Speeches

Mark Garnier – 2016 Parliamentary Question to the Department of Health

The below Parliamentary question was asked by Mark Garnier on 2016-03-18.

To ask the Secretary of State for Health, what steps the Government is taking to help pressures on local health care services resulting from an increasing population of elderly people.

Alistair Burt

We know there are challenges ahead across the health and care sectors, but the principle with which we will approach the decisions ahead will be to prioritise and maximise funding for frontline services. The Government believes that the answer to these challenges lies in changing the way services are delivered and keeping people well and independent for longer, not in altering the fundamental principles that underpin the National Health Service.

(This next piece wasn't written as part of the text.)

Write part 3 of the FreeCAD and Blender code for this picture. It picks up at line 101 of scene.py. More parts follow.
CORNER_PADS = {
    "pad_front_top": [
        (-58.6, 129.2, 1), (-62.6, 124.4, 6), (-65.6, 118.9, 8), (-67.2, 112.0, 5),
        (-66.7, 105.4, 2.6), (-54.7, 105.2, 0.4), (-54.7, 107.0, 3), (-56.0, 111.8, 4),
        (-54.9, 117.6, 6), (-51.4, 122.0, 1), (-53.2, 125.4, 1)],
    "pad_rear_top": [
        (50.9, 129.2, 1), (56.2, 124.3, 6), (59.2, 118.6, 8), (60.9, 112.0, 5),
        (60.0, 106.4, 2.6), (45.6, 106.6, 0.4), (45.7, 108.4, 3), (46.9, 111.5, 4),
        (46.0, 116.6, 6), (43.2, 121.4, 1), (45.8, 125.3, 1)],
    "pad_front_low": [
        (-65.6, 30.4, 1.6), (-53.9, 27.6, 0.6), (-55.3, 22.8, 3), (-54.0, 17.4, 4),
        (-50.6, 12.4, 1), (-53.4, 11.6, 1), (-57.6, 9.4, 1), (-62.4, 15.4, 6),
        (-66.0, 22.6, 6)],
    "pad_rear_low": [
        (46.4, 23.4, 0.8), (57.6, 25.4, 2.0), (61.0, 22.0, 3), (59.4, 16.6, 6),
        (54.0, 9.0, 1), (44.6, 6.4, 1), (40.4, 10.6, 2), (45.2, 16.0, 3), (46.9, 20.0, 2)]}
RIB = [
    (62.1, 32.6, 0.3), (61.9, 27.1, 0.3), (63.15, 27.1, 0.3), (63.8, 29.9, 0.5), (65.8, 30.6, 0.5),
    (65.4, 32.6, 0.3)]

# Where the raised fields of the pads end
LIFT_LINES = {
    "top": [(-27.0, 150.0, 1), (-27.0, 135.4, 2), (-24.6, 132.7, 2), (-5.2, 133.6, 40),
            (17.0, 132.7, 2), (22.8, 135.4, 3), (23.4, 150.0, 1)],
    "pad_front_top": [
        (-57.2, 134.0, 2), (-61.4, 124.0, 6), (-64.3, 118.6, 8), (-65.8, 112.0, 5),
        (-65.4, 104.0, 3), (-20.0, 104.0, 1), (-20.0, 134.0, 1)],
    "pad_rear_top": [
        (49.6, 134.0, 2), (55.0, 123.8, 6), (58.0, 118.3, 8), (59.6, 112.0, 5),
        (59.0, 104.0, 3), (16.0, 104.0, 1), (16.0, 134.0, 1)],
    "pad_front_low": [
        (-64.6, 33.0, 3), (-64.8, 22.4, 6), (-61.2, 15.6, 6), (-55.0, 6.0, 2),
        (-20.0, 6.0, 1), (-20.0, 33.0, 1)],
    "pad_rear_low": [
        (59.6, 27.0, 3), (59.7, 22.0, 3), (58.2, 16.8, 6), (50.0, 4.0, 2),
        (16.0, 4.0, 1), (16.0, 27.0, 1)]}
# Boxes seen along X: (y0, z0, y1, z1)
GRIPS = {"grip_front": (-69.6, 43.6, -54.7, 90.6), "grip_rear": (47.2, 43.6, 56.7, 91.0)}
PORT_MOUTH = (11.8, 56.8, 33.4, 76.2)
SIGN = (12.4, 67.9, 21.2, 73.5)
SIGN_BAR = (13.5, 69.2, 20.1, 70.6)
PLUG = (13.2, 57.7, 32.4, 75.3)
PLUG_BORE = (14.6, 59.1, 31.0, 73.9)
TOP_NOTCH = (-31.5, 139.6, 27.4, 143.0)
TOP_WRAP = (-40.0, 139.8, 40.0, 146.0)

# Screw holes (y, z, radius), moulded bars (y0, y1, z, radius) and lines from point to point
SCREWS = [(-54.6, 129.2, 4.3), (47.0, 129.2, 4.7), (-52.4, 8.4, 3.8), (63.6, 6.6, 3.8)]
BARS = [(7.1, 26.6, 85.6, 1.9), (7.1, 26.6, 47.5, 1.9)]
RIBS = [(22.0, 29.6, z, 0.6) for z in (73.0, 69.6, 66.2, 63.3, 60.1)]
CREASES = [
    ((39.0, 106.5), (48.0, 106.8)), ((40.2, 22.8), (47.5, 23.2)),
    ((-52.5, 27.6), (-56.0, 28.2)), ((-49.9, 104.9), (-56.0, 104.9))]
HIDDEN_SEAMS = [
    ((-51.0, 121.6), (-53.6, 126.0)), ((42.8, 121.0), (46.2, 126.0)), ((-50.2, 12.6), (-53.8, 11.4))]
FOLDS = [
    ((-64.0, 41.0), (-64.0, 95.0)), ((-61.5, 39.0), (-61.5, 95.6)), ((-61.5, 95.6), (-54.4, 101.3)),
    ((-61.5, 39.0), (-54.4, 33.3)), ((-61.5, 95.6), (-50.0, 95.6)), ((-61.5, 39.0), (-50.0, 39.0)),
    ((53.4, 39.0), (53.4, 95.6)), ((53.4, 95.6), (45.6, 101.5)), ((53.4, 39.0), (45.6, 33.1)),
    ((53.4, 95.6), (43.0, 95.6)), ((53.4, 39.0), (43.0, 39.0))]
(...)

As a result of the Spending Review, NHS funding will be £10 billion higher in real terms by 2020-21 than 2014-15. And the NHS will not have to wait until the end of the parliament for much of this investment. We will be giving the NHS £3.8 billion more next year, over and above inflation, and almost £6 billion of the £10 billion in the first two years of the six year period. This shows that the Government has listened and responded to what the NHS has said about the level of investment it needs to deliver the Five Year Forward View.

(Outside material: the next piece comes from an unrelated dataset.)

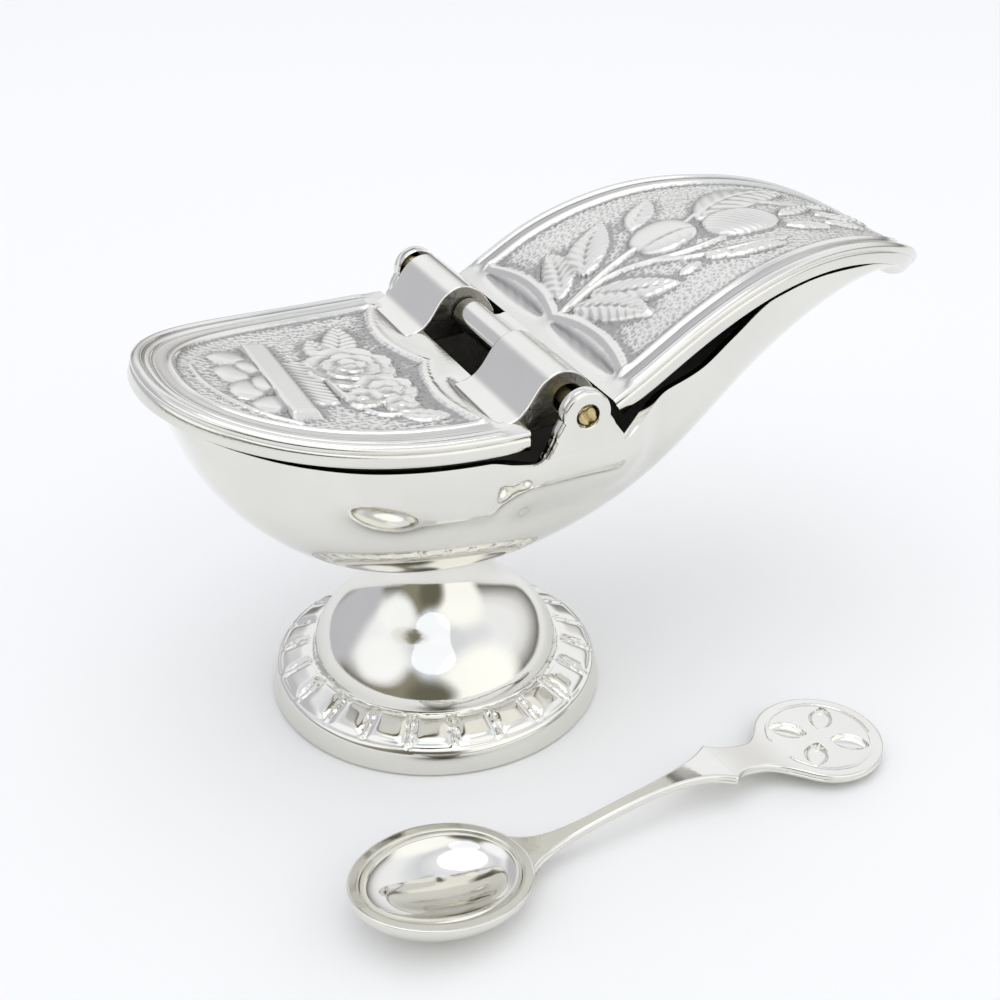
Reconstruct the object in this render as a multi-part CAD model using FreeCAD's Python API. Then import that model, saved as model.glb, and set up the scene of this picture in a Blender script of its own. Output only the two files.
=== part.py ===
import FreeCAD, Part
import os
import math

V = FreeCAD.Vector
os.makedirs("parts", exist_ok=True)

# Incense boat on a round foot, two hinged lids on one cross pin, and its spoon.
# Millimetres. X runs along the boat, Y across it, Z up.
# The origin is the centre of the foot's underside.

# ---- driving dimensions -------------------------------------------------
FOOT_R = 35.0
FOOT_WALL = 2.2
STEM_R = 10.85
STEM_WEB_Z = 28.5
PANEL_COUNT = 22
PANEL_INNER_R = 25.55
PANEL_OUTER_R = 33.5
PANEL_INNER_Z = 8.75
PANEL_OUTER_Z = 5.46
PANEL_GAP = 1.7
PANEL_DEPTH = 0.6
PANEL_END_MARGIN = 0.6
FOOT_EDGE_Z = 1.4
CREASE_R = 0.5
CREASE_OFFSET = 0.2
STEM_START_Z = 32.2
STEM_BLANK_Z = 38.0

BOWL_WALL = 1.9
BOWL_POWER = 2.4
BOSS_R = 6.0
BOSS_TOP_Z = 40.0

SCREW_R = 2.0
SCREW_TOP_Z = 38.6
SCREW_HEAD_R = 4.0
SCREW_HEAD_H = 3.0
WASHER_R = 6.2
WASHER_T = 1.2
SCREW_SLOT = 1.2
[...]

The Five Year Forward View – the NHS’s own plan – takes account of rising demand from demographic change and sets out new models of care that can meet the changing needs of patients, including better meeting the needs of the frail elderly, and maximising the opportunities presented by new technologies and treatments. The aim of the new care models programme is to secure the future of the NHS for all of us to continue receiving high quality care, when and where we need it.